Gli esempi nel calcio italiano
Esistono esempi simili in Italia? In contesti di alto livelli troviamo casi risalenti alla notte dei tempi. Basti pensare alla nascita dell’AS Roma nel 1927 dall’unione delle seguenti compagini: Fortitudo-Pro Roma, Alba Audace e Roman. Il pensiero va subito anche alla Sampdoria che nacque dalla fusione di due storiche società genovesi, la Sampierdarenese e l’Andrea Doria, dopo la Seconda Guerra Mondiale. Un matrimonio che ha dato vita a un club con una forte identità e successi importanti. Leggermente differente invece il concetto della Virtus Verona. Il secondo club della città veneta infatti non è frutto di una fusione, ma ha saputo sintetizzare in un’unica forza societaria le diverse realtà giovanili del territorio limitrofo.

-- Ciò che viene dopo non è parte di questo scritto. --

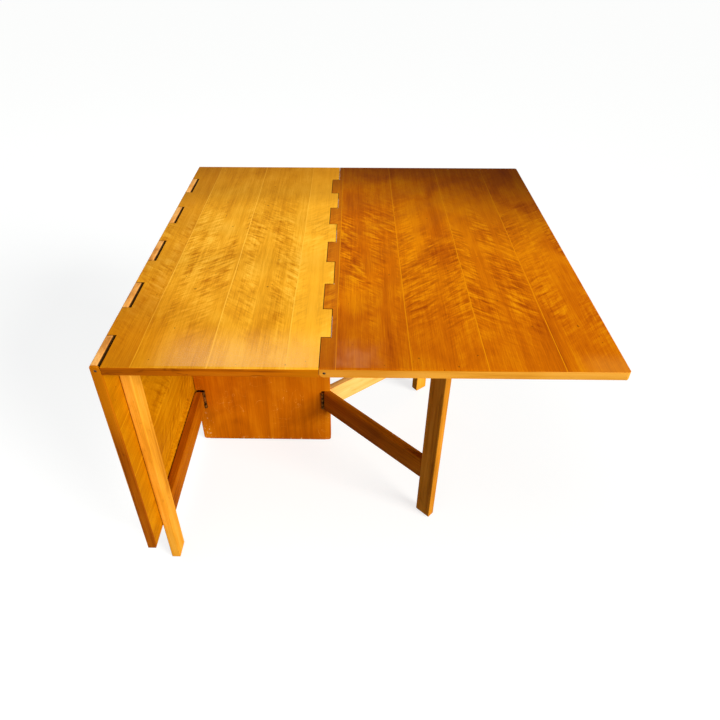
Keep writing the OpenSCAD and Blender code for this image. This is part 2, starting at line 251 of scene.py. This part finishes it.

Negli ultimi anni, si sono visti diversi casi in Serie D in cui una società, in difficoltà economica, ha ceduto il proprio titolo sportivo a un’altra, che poi ne ha assunto il nome o lo modifica leggermente. Ad esempio, una squadra può acquisire il titolo di un club blasonato fallito per riportare il calcio in quella città. Pensiamo all’Aglianese che ha ceduto il titolo alla Pistoiese, o il Franciacorta al Palazzolo.